Parsi: «L’Italia deve intervenire contro Gheddafi. Saremo comunque colpiti»

Di Chiara Rizzo
18 Marzo 2011
Vittorio Emanuele Parsi, docente di Relazioni internazionali, spiega a Tempi.it perché l'Italia deve intervenire a fianco della comunità internazionale: «Se non lo facciamo, avremo due nemici: i ribelli di Bengasi e i paesi dell'Onu. Anche se Gheddafi non attaccherà le nostre basi come nel 1986, che vinca o meno, non farà più scambi economici con noi: ci rimettiamo in ogni caso»

Ieri l’Onu ha approvato la risoluzione 1973, che prevede l’uso della forza contro le forze di Muammar Gheddafi in Libia, per proteggere i civili. E’ stato anche deciso, con l’appoggio della Lega Araba, che verrà istituita una no-fly zone sui cieli della Libia. La Francia ha dichiarato che un’incursione potrebbe avvenire «nel giro di poche ore». Gheddafi, dopo aver promesso di «rendere infernale la vita» a chi attaccherà il suo paese, ha deciso di sospendere le offensive contro i ribelli. La situazione, però, resta incerta. Vittorio Emanuele Parsi, docente ordinario di Relazioni internazionali all’Università Cattolica del Sacro Cuore di Milano spiega a Tempi.it le conseguenze che la risoluzione dell’Onu potrebbe avere per il nostro paese.

Cosa cambia per l’Italia con la risoluzione Onu 1973, tanto più che una delle basi americane, Sigonella, si trova in Sicilia?

Il nostro paese dovrà decidere cosa fare, cioè quale sarà il suo livello di partecipazione alla risoluzione, che così com’è lascia ai volonterosi l’onere della partecipazione. Visto che c’è già una mozione approvata dalla Lega araba che apre le porte alla no-fly zone, è auspicabile che l’Italia chieda esplicitamente alla Lega Araba di poter intervenire [per non essere accusata, poi, di essere una potenza neo-coloniale. La richiesta servirebbe da “garanzia”, ndr].

All’Italia conviene intervenire?

La vittoria di Gheddafi sarebbe la peggiore iattura per noi, perché dovremmo poi affrontare una sicura ritorsione: Gheddafi non sarebbe più “l’amichetto” ma diverebbe un guappo di cartone. Sarebbe un disastro per noi: se scegliessimo di mantenere una posizione defilata oggi, oltre allo sfregio della comunità internazionale, avremmo il disprezzo delle forze che da Bengasi hanno appoggiato la rivolta. Ci faremmo comunque due nemici, insomma.
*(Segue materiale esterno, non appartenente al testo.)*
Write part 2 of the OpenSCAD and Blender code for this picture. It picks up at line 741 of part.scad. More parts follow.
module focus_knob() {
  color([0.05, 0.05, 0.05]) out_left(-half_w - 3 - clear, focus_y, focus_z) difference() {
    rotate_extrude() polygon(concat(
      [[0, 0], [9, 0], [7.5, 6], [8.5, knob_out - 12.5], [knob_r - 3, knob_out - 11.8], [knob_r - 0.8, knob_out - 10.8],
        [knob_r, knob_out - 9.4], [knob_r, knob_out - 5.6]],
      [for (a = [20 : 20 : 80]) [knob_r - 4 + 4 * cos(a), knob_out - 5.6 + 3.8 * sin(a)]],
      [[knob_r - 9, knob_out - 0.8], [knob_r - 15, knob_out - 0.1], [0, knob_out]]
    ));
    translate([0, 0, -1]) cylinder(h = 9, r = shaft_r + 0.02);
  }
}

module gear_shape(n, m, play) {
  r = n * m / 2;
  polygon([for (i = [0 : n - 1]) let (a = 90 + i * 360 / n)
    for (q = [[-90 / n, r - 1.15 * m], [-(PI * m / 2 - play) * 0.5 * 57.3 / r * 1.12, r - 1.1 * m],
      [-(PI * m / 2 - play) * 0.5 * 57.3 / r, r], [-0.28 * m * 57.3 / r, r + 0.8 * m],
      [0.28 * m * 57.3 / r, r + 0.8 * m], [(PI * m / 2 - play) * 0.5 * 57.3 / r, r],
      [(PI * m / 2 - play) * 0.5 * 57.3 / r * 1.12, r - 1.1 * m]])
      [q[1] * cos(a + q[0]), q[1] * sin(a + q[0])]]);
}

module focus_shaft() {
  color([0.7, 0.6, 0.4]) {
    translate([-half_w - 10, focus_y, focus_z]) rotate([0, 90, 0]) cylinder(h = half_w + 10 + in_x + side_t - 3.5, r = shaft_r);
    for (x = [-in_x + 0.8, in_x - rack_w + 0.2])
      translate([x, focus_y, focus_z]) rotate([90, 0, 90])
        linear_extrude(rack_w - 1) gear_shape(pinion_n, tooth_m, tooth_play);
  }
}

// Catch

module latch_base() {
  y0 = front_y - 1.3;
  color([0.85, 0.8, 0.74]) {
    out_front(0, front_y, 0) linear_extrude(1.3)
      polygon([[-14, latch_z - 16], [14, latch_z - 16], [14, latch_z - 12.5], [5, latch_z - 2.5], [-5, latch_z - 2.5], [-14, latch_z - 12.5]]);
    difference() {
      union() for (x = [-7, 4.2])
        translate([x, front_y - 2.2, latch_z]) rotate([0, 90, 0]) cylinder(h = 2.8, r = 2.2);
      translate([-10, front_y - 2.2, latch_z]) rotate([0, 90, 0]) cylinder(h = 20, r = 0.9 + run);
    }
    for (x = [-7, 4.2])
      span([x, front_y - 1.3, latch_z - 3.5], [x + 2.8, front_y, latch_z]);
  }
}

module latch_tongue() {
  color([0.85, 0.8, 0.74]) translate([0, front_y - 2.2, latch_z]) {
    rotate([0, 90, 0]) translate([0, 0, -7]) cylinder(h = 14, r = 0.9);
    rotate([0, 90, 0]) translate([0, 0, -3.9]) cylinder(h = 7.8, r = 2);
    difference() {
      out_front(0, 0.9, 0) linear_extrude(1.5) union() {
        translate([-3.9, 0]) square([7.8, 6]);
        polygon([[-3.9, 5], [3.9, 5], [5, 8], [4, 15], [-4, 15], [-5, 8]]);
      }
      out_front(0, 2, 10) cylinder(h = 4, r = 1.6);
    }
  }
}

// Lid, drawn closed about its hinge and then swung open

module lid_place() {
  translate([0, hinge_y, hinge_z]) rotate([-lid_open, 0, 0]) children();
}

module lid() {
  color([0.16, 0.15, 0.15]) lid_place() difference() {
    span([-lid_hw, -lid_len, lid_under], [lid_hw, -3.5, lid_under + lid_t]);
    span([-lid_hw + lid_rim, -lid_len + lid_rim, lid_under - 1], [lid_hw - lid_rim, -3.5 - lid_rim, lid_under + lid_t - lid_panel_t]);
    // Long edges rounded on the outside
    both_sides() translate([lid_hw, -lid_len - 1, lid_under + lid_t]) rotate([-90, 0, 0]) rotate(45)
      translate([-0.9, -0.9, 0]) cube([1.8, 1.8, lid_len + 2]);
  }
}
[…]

Mentre se mettessimo a disposizione delle basi, anche quelle navali, e le nostre forze aeree, con regole d’ingaggio che si possono concordare con la comunità internazionale, rendendo chiaro che non ci tiriamo indietro, per la prima volta non useremmo due pesi e due misure.
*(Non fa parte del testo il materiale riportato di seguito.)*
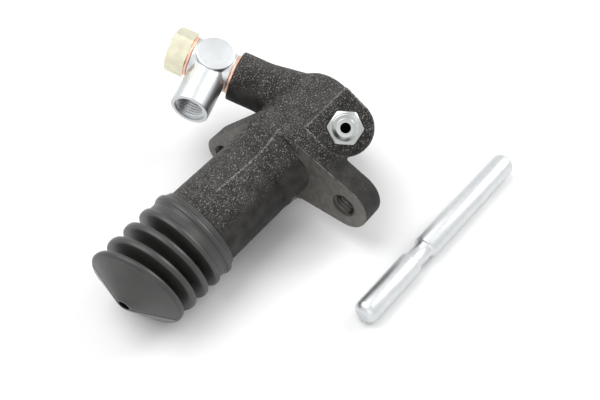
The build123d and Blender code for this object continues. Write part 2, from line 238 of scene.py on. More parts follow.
def combine(obj, tool, operation, solver="EXACT"):
    modifier = obj.modifiers.new(operation, "BOOLEAN")
    modifier.operation = operation
    modifier.solver = solver
    modifier.object = tool
    modifier.material_mode = "TRANSFER"
    bakeModifiers(obj)
    bpy.data.objects.remove(tool)


def turnedTool(obj, profile, place, material, operation, segments=96, solver="EXACT"):
    # joins a turned form to the piece, or cuts it out
    tool = meshObject("tool", placed(turnedMesh(profile, segments), place), material)
    combine(obj, tool, operation, solver)


# materials

def newMaterial(name, settings):
    material = bpy.data.materials.new(name)
    material.use_nodes = True
    shader = material.node_tree.nodes["Principled BSDF"]
    for socket, value in settings.items():
        shader.inputs[socket].default_value = value
    return material, material.node_tree, shader


def addNode(tree, kind, **values):
    node = tree.nodes.new(kind)
    for key, value in values.items():
        if key in node.inputs:
            node.inputs[key].default_value = value
        else:
            setattr(node, key, value)
    return node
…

Quali saranno le reazioni di Gheddafi nei confronti dell’Italia?
A parte sbraitare, potrebbe cercare di colpire le nostre basi, come avvenne già nella famosa crisi del 1986 (quando la Libia lanciò due missili Scud contro l’isola di Lampedusa, ndr), per cui dovremmo alzare la guardia: ma questo dobbiamo farlo comunque. Qualsiasi cosa scegliessimo di fare oggi, intervenire con la comunità internazionale o meno, comunque subiremmo delle ritorsioni. Se infatti Gheddafi vincesse ci colpirebbe economicamente. È chiaro che per noi è molto costoso questo conflitto per gli affari che l’Italia ha intrecciato con la Libia, ma dobbiamo renderci conto che abbiamo già perso tutto quando è scoppiata la rivolta. Dobbiamo dare per scontato che tutto ciò che poteva esserci per noi a livello economico, con gli interscambi infrastrutturali che si stavano avviando con la Libia, non ci sarebbe comunque più anche se Gheddafi rimanesse al potere.